Страх перед природными катастрофами. В этом, казалось бы, нет ничего нового, но интенсивность этого древнего, как мир, ужаса будет очевидно нарастать, под дамокловым мечом будет жить более-менее вся планета, а не только обитатели сейсмически неблагоприятных районов или зон прохождения тропических циклонов. Тут даже не нужно строить теорий заговора: с планетой очевидно происходит что-то не то, трясет и сдувает не тогда и не там, где этого можно ожидать согласно всем геометеозаконам, а где угодно и в любой момент. Можно лежать на пляже в Тайланде, или отдыхать на ранчо в Техасе, или просто сидеть на тихом байкальском берегу - и тут как бахнет, и как шарахнет, и способа предсказать, где именно и что конкретно произойдет, не существует. Тем более что прогнозы в этой сфере имеют свойство не сбываться: жители Калифорнии несколько десятков лет прожили в легком мандраже перед грядущим суперземлетрясением, а его - тьфу-тьфу-тьфу - все нет, и дай бог, уже не будет.
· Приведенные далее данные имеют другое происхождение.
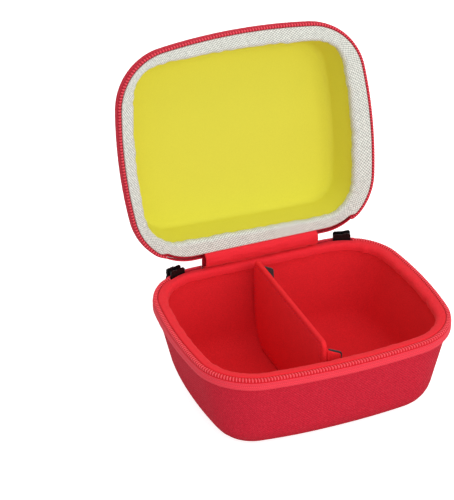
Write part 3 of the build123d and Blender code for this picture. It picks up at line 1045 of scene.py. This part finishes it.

Страх перед наводнениями и землетрясениями, конечно, инспирирован телевидением - когда тебе ежедневно показывают, как ни о чем не подозревающих людей накрывает десятиметровой волной или сносит десятибалльным штормом, тут как-то особенно остро становится понятно, что колокол звонит и по тебе тоже. Но ведь и вправду - звонит.
Страх перед китайской экспансией. Как это работает - хорошо помнит каждый, кто застал холодную войну: население огромных территорий вдруг начинает крайне подозрительно относиться ко всему, что делает население других огромных территорий: полет в космос, Олимпийские игры и уж тем более ввод войск в сопредельную, раздираемую гражданской войной страну - все воспринимается как часть глобального плана по захвату мирового господства. Массовый страх такого рода - сильнейшее орудие сдерживания: государство, чьи любые шаги воспринимаются окружающими как злодеяния всемирного масштаба, начинает ерзать, дергаться, неадекватно реагировать на внешние вызовы и, в конце концов, действительно сходит с «великой шахматной доски». Очевидно, что следующая страна, к которой будет применена политика невротического сдерживания, - это Китай. Ясно также, что сейчас в этом закошмаривании есть интерес не только Соединенных Штатов, а более-менее всех китайских соседей. Понятно, что, выражаясь языком советских контрпропагандистов, «нагнетание истерии» уже запущено - в момент подготовки к Олимпиаде и странным образом подвернувшихся под руку волнений в Тибете.